BT: And I... by the way I've been trying to locate those tapes. Lori Matsukawa interviewed us.

SS: Actually, I don't think it was Lori. It wasn't Lori. It was a news camera person, but it was not Lori.

BT: Oh, Lori interviewed me. I remember that.

SS: Okay.

BT: Ryan Chin, I thought just had his camera. Taking pictures.

SS: Oh, no, no. So, the one I'm thinking of, and I don't know. I know that we were interviewed by someone from channel 5, but it was not Lori because I knew Lori. I did not know this woman who interviewed me. She interviewed me, she interviewed Janice, Jeff, those are... and David because we were kind of boop, boop, boop, boop, boop, and at the same time. And it was a camera crew from channel 5? Channel 4? I don't know. One of the two. Anyways, I forgot now what I was saying. I went to, the last one I went to was 2017? No, 2000? Maybe? Yeah, maybe 2017. When we were talking about the 75th and the LC, big award of LC. Anyways...

BT: [Inaudible].

SS: Yeah, maybe. So, that was 2017, something like that. Anyways, when I saw you guys take a picture of the chapter, all you guys got together and took that picture afterwards, I almost started to cry. I just, I just almost started to cry. It just made me feel so good, and it made me so proud. And I thought, you know what, if all the stuff that I went through helped lead to this, then I'm okay. I'm okay, I'm okay. It's okay, it's okay. Again, I have some war wounds, but you know, I'm a tough girl. So...

BT: Well, Sharon, I have to say, because like I said, your year was my first year on the board. And I think I was a little oblivious to some of the things you're saying.

SS: Oh, no. I didn't know that.

BT; I actually don't, sometimes I'm missing things that I should be, pay attention to.
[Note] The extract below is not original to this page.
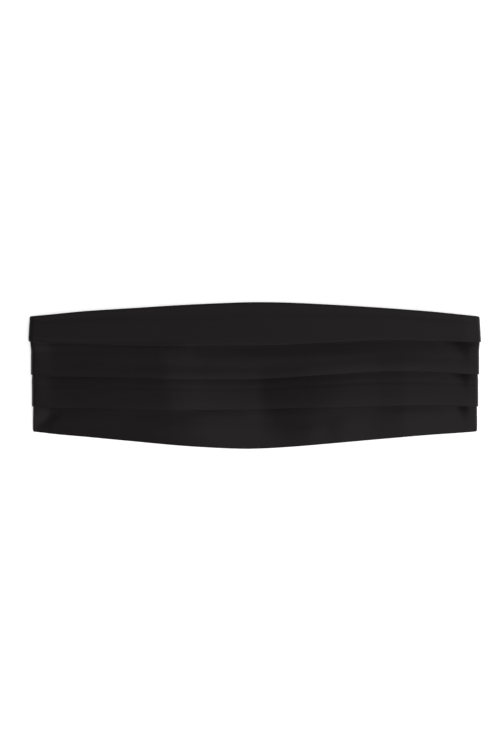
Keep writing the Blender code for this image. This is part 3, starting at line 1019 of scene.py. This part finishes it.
def grained_material(name, grain, strength, depth, inputs):
    """One colour with a fine grain, its swellings this far apart. Also gives the grain and the shader."""
    material, tree = new_material(name)
    place = add_node(tree, "ShaderNodeTexCoord").outputs["Object"]
    noise = add_node(tree, "ShaderNodeTexNoise", {"Vector": place, "Scale": 1 / grain, "Detail": 2.0})
    height = noise.outputs["Fac"]
    bump = add_node(tree, "ShaderNodeBump", {"Height": height, "Strength": strength, "Distance": depth})
    shader = add_node(tree, "ShaderNodeBsdfPrincipled", {**inputs, "Normal": bump.outputs["Normal"]})
    add_node(tree, "ShaderNodeOutputMaterial", {"Surface": shader.outputs["BSDF"]})
    return material, height, shader


def thread_material(colours):
    """Spun polyester thread: matte, with a twist that breaks its small highlight up."""
    return grained_material("black polyester thread, spun", 0.4 * MM, 0.6, 0.04 * MM, {
        "Base Color": rgba(colours.thread),
        "Roughness": 0.6,
        "Sheen Weight": 0.1,
    })[0]


def enamel_material(colours):
    """Steel wire dipped in black enamel: glossy, with the slight unevenness of a dipped coat."""
    name = "black enamel on steel wire, dipped"
    inputs = {"Base Color": rgba(colours.enamel)}
    material, coat, shader = grained_material(name, 3 * MM, 0.15, 0.05 * MM, inputs)
    tree = material.node_tree
    rough = add_node(tree, "ShaderNodeMapRange", {"Value": coat, "To Min": 0.22, "To Max": 0.36})
    tree.links.new(rough.outputs["Result"], shader.inputs["Roughness"])
    return material


def paper_material(colours):
    """Matte white paper on a light table, whose glow takes the edge off the shadows."""
    return grained_material("white background paper, matte", 2 * MM, 0.1, 0.02 * MM, {
        "Base Color": rgba(colours.floor),
        "Roughness": 0.95,
        "Emission Color": WHITE,
        "Emission Strength": 0.4,
    })[0]


# ---- Operators -----------------------------------------------------------------------------------


class CUMMERBUND_OT_pleated_panel(bpy.types.Operator):
    """Lay the pleated satin panel, with both of its ends folded behind it"""

    bl_idname = "cummerbund.pleated_panel"
    bl_label = "Pleated panel"

    def execute(self, context):
        settings = context.scene.cummerbund
        panel = Panel(settings.cloth)
        across, width, length, area = panel.cut()
        rings = panel.outline().transpose(1, 0, 2)
        along = np.broadcast_to(panel.run.cloth[None, :], across.shape)
        one_face = np.stack([along, across], axis=-1)
        cut_uv = np.concatenate([one_face, one_face[::-1]]).transpose(1, 0, 2)
        mesh = lofted_mesh("satin_panel", rings, cut_uv)
        cloth = add_object("satin_panel", mesh, satin_material(settings.colours))
        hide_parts("pleated_panel")
        return {"FINISHED"}


class CUMMERBUND_OT_back_band(bpy.types.Operator):
    """Weave both halves of the back band, each turned back round its fitting"""

    bl_idname = "cummerbund.back_band"
    bl_label = "Back band"

    def execute(self, context):
        settings = context.scene.cummerbund
        band = settings.band
        cloth = settings.cloth
        stack = stack_of(cloth)
        material = band_material(settings.colours, band.rib)
        across = shares_across(BAND_POINTS)
        halves = (
            ("woven_band_left", "back_band_left", -WING_END_X, EYE_BAND_BAR_X),
            ("woven_band_right", "back_band_right", WING_END_X, HOOK_BAND_BAR_X),
        )
        for name, node, seam_x, bar_x in halves:
            line, distance = band_line(seam_x, bar_x, band.wall, stack)
            half_width = np.full(len(line), BAND_WIDTH / 2)
            half_wall = band_half_wall(band, distance[:, None], across)
            mesh = strip_mesh(name, line, distance, across, half_width, half_wall)
            piece = add_object(name, mesh, material)
            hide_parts(node)
        return {"FINISHED"}


class CUMMERBUND_OT_fastening(bpy.types.Operator):
    """Bend the wire eye and hook, with the hook's tongue over the eye's bar"""

    bl_idname = "cummerbund.fastening"
    bl_label = "Hook and eye"

    def execute(self, context):
        material = enamel_material(context.scene.cummerbund.colours)
        pieces = (
            (wire_frame("wire_eye", EYE_BAND_BAR_X, EYE_HOOK_BAR_X), "band_eye"),
            (wire_frame("wire_hook", HOOK_ROOT_BAR_X, HOOK_BAND_BAR_X), "band_hook"),
            (tongue_mesh(), "band_hook"),
        )
        for data, node in pieces:
            piece = add_object(data.name, data, material)
            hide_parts(node)
        return {"FINISHED"}


class CUMMERBUND_OT_stitching(bpy.types.Operator):
    """Sew the hems, the folded ends and the band's loops"""

    bl_idname = "cummerbund.stitching"
    bl_label = "Stitching"

    def execute(self, context):
        settings = context.scene.cummerbund
        panel = Panel(settings.cloth)
        material = thread_material(settings.colours)
        sewing = {
            "hem_stitches": hem_stitches(panel, settings.stitches),
            "end_seam_stitches": end_seam_stitches(panel, settings.stitches),
            "band_stitches": band_stitches(settings.band, settings.stitches),
        }
        for name, stitches in sewing.items():
            mesh = thread_mesh(name, stitches, settings.stitches.thread)
            add_object(name, mesh, material)
        return {"FINISHED"}


class CUMMERBUND_OT_stage(bpy.types.Operator):
    """Roll out the paper, set the lights and point the camera straight down, as in the photograph"""

    bl_idname = "cummerbund.stage"
    bl_label = "Stage"

    def execute(self, context):
        scene = context.scene
        stage = scene.cummerbund.stage
        mesh = bpy.data.meshes.new("floor")
        shape = bmesh.new()
        bmesh.ops.create_grid(shape, x_segments=1, y_segments=1, size=stage.floor_size / 2)
        shape.to_mesh(mesh)
        shape.free()
        floor = bpy.data.objects.new("floor", mesh)
        floor.location.z = -FLOOR_DROP
        scene.collection.objects.link(floor)
        mesh.materials.append(paper_material(scene.cummerbund.colours))
        self.light_studio(scene, stage)
        self.add_camera(scene, stage)
        scene.view_settings.view_transform = "Standard"
        return {"FINISHED"}

    def light_studio(self, scene, stage):
        """One large soft key, high on the right, between pale walls and under a darker ceiling."""
        key = bpy.data.lights.new("key_light", "SUN")
        key.energy = stage.key
        key.angle = KEY_DISC
        lamp = bpy.data.objects.new("key_light", key)
        towards = Vector((math.tan(KEY_TO_RIGHT), -math.tan(KEY_TO_FRONT), 1.0)).normalized()
        lamp.rotation_mode = "QUATERNION"
        lamp.rotation_quaternion = towards.to_track_quat("Z", "Y")
        scene.collection.objects.link(lamp)
        world = bpy.data.worlds.new("studio")
        world.use_nodes = True
        tree = world.node_tree
        tree.nodes.clear()
        direction = add_node(tree, "ShaderNodeTexCoord").outputs["Generated"]
        height = add_node(tree, "ShaderNodeSeparateXYZ", {"Vector": direction}).outputs["Z"]
        light = add_node(tree, "ShaderNodeMapRange", {
            "Value": height,
            "From Min": WALL_TOP,
            "From Max": CEILING_EDGE,
            "To Min": stage.horizon,
            "To Max": stage.zenith,
        }, interpolation_type="SMOOTHSTEP")
        sky = add_node(tree, "ShaderNodeBackground", {"Color": WHITE, "Strength": light.outputs["Result"]})
        add_node(tree, "ShaderNodeOutputWorld", {"Surface": sky.outputs["Background"]})
        scene.world = world

    def add_camera(self, scene, stage):
        data = bpy.data.cameras.new("camera")
        data.sensor_width = SENSOR_WIDTH
        data.lens = SENSOR_WIDTH * stage.camera_height / (IMAGE_HEIGHT_PX * MM_PER_PX * MM)
        camera = bpy.data.objects.new("camera", data)
        camera.location = (*VIEW_CENTRE, FRONT_TOP + stage.camera_height)
        scene.collection.objects.link(camera)
        scene.camera = camera


class VIEW3D_PT_cummerbund(bpy.types.Panel):
    bl_label = "Cummerbund"
    bl_space_type = "VIEW_3D"
    bl_region_type = "UI"
    bl_category = "Cummerbund"

    def draw(self, context):
        settings = context.scene.cummerbund
        for part in ("cloth", "band", "stitches", "colours", "stage"):
            group = getattr(settings, part)
            box = self.layout.box()
            box.label(text=settings.bl_rna.properties[part].name)
            for name in group.__annotations__:
                box.prop(group, name)
        for operator in OPERATORS:
            self.layout.operator(operator.bl_idname)


GROUPS = (ClothSizes, BandSizes, StitchSizes, FinishColours, StageSettings, CummerbundSettings)
OPERATORS = (
    CUMMERBUND_OT_pleated_panel,
    CUMMERBUND_OT_back_band,
    CUMMERBUND_OT_fastening,
    CUMMERBUND_OT_stitching,
    CUMMERBUND_OT_stage,
)


def register():
    for cls in (*GROUPS, *OPERATORS, VIEW3D_PT_cummerbund):
        bpy.utils.register_class(cls)
    bpy.types.Scene.cummerbund = PointerProperty(type=CummerbundSettings)


def unregister():
    del bpy.types.Scene.cummerbund
    for cls in reversed((*GROUPS, *OPERATORS, VIEW3D_PT_cummerbund)):
        bpy.utils.unregister_class(cls)


def main():
    register()
    bpy.ops.cummerbund.pleated_panel()
    bpy.ops.cummerbund.back_band()
    bpy.ops.cummerbund.fastening()
    bpy.ops.cummerbund.stitching()
    bpy.ops.cummerbund.stage()


if __name__ == "__main__":
    main()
So, if... I had no intent for any slight or anything to you, because I always thought you were a good president. Not that I knew how to measure, a measurement because I didn't know any other presidents. But I was... the only other person I really knew on that board was Elaine Akagi because we were such good friends for years.

SS: Right, right.

BT: But I wanted to say that I was unaware that you were the first hapa president, and I actually didn't even, I didn't even think about it until you said that. And I think it's because people of my generation -- all my friends -- very few married Japanese, Sansei. Part of it was just the way it was. When you're looking for a partner, there's not a lot. If you're going to be picky like that, you're really narrowing the field.

SS: Well, yeah.

BT: Especially for me, if you're gay, and that's even, real narrow. But, I didn't think about that. And I think what you were saying at first, part of it might have been that parents, Nisei, they may have been used, gotten used to the idea that their children would not marry. But I mean, but they didn't think about the grandchildren. And so maybe that was part of the... it's kind of like when you have a grandchild, when you have a baby, it doesn't matter. Everybody just thinks all babies are so cute. And there's... but as they get older, then grandparents get more worried. "Oh, I wonder what's gonna happen?" I see that with Colby's grandma right now. And that may have been part of it. But they get used to it. Then, just think about it, Sharon. Afterwards, we had Tatsuo Nakata, who was hapa, and he was younger. He, and I don't think people gave him a hard time. And then, since that time, I think almost all of our presidents -- because we've had such young presidents -- have been hapa. And then, I don't, I never heard even anybody say anything about HyeEun Park, who was our president in 2013. We've had our first Korean American president.

SS: That was wonderful.

BT: Yeah. So, I think that things have changed. And I'm sorry if there was those issues with you. The other thing I wanted to mention, and I won't go into detail...

SS: Well, first of all, Bill, you don't have to apologize for anything. I don't want anyone to... it's okay, like I said.